The sausage and pepperoni were both spicy and had great flavor. Albanese’s makes its Italian sausage and meatballs in house. The mozzarella cheese was generously applied, but I wanted more sauce. There was just enough sauce to lightly coat the crust, and I had a hard time picking up a distinct flavor. Like most pizzerias, Albanese’s starts with a canned base and adds their seasoning blend to it. What I was able to taste from beneath the cheese had a slightly sweet flavor. I think I’ll have to order extra sauce next time.

A couple of weeks later, I went back to try another pie. This time I got a little crazy and ordered the spinach special on the gluten-free crust! When I ordered it, I thought to myself, "Who is this guy?" I don’t know. I guess I just felt like helping out the veggie eating, gluten intolerant readers for once, just in case one of them happens to read this blog. At the very least, we can tell our vegetarian and gluten-intolerant friends.

It looked great when it arrived, and the strange thing was that I liked it! The green and red of the spinach and tomatoes against the white mozzarella cheese made it look pretty. The spinach was finely chopped and applied over the sauce and below the cheese. Diced tomatoes and fresh mushrooms were added over the layer of cheese. Again, the pizza needed more sauce, but I really enjoyed the flavor. I couldn’t believe I was enjoying the flavor of a veggie pizza.

The gluten-free crust isn’t made in house, but it was one of the better gluten-free crusts I’ve tasted. Some gluten-free crusts end up too soggy. This crust was almost twice as thick as the housemade thin crust, and it was crispy around the perimeter. Again, I was pleased that there wasn’t any cornmeal on the bottom of the crust. I know some like cornmeal. I’m just not one of them.

The center slices were much softer than their house made crust and slightly chewy. The layer of cheese seemed thicker on this pizza than the Classic Combo on my first visit. Maybe the thick cheese layer is why I liked this pizza. I actually considered ordering a sausage and pepperoni pizza on the gluten-free crust on a future visit, with extra sauce of course.

My second visit was on a Sunday afternoon, and I sat at the bar again. There was live music coming from the dining room behind me.
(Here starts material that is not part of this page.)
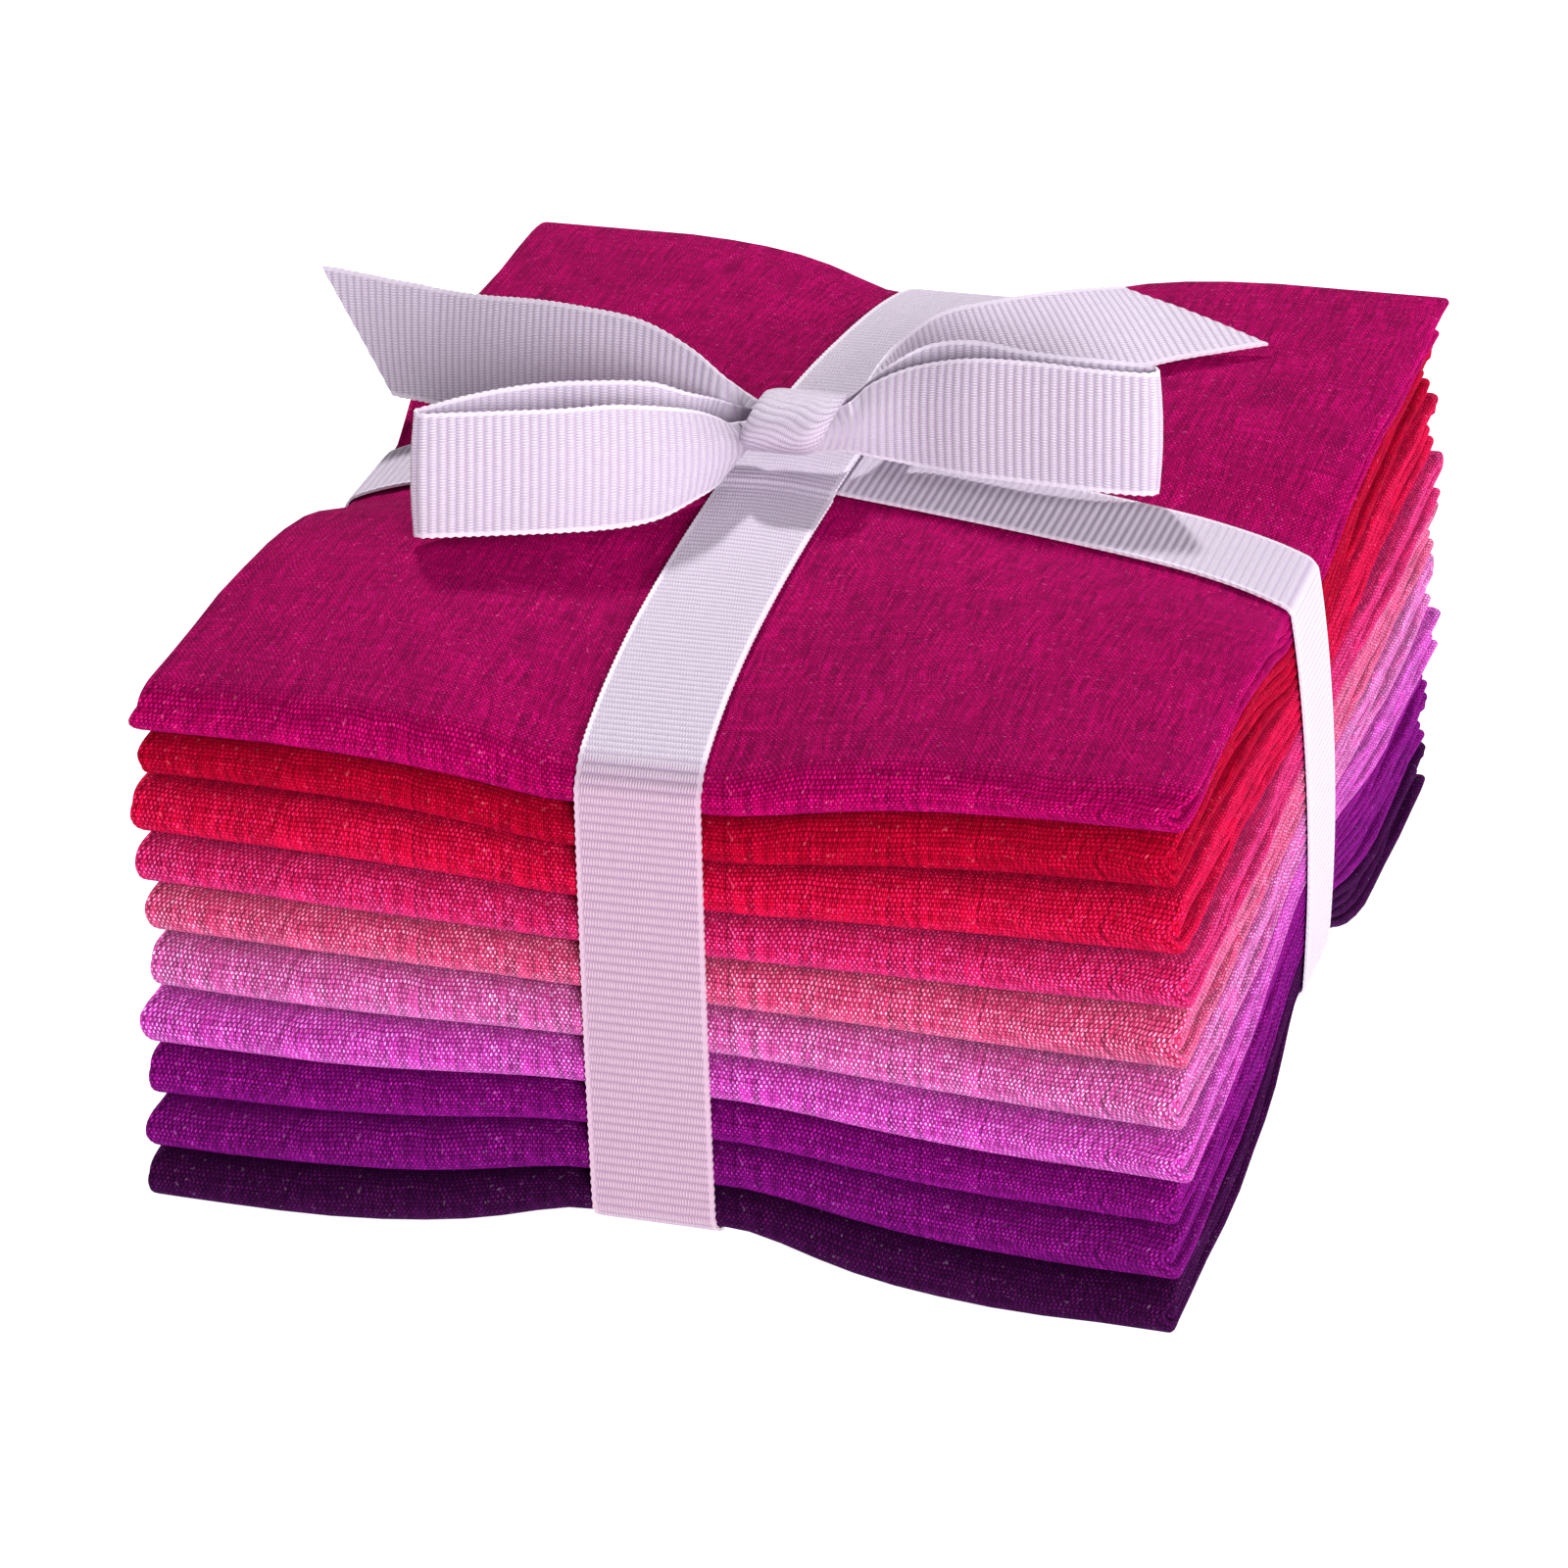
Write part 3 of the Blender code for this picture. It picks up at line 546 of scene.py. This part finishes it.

I heard a concertina, and there was definitely some polka as part of the play list. As I was closing out my tab, a large group came in for their private party, complete with a food buffet and open bar. I totally wanted to crash that party, but I wasn’t feeling my party-crashing mojo that afternoon.

On my two visits, the service was outstanding. Between the food and the staff, I could see why this place is so popular. Between the two dining rooms, large bar area, and the connected Dominic’s Sports Bar next door, named for the original owner of Albanese’s, there should be a spot for you even if the parking lot is full. I hope to return soon for the Italian-style fish fry, spedini, or homemade spaghetti.

Albanese’s is open Monday through Thursday from 4:30 to 9 p.m., Friday and Saturday from 4:30 to 10 p.m. Both dine-in and carry-out are available.

Rick Rodriguez Special to
I was born and raised in Milwaukee, and I plan to stay in Milwaukee forever. I'm the oldest of three children and grew up in the Riverwest neighborhood. My family still lives in the same Riverwest house since 1971.

I graduated from Rufus King High School and the University of Wisconsin-Whitewater with a business degree.

My true passion for Milwaukee probably started after I joined the Young Professionals of Milwaukee (now called FUEL Milwaukee) which just celebrated its one year anniversary at the time. The events that I attended, and sometimes organized, really opened my eyes to what Milwaukee had to offer, as well as its potential for the future. So for the past, present, and future FUEL Milwaukee corporate sponsors out there, that organization does produce results (editorial)!

I love all of the Milwaukee Sports teams, professional and amateur. I love the Milwaukee arts scene and all of the festivals. I love that you can find a free concert in the summer just about every day of the week. I love the various neighborhoods around the Milwaukee area and the unique characteristics that they offer. I love the people who take the time to tell us about those unique characteristics. I have to hold my breath and count to ten when someone tells me that there is nothing to do in Milwaukee. Then I prove them wrong.

Most of all, I love the Milwaukee dining scene. I love how it continues to evolve with modern dishes and new trends while the classic restaurants continue to remind us that great food doesn't have to be "fancy schmancy." However, I also love the chefs that create the "fancy schmancy" dishes and continue to challenge themselves and Milwaukee diners with dishes we've never seen before.

Our media provides attention to the new restaurants, which is great, but I don't like seeing the older great restaurants close their doors (Don Quijote, African Hut) because they've been forgotten, so I try to do my part to let Milwaukeeans know that they're still out there, too. I do that through social media, online reviews, and a dinner club I run for my friends, where we visit restaurants they haven't heard of before or try ethnic cuisine they haven't had before.

My dream is that one day I can mention a great experience in Milwaukee and not have someone respond with "have you been to Chicago?" I don't like those people very much.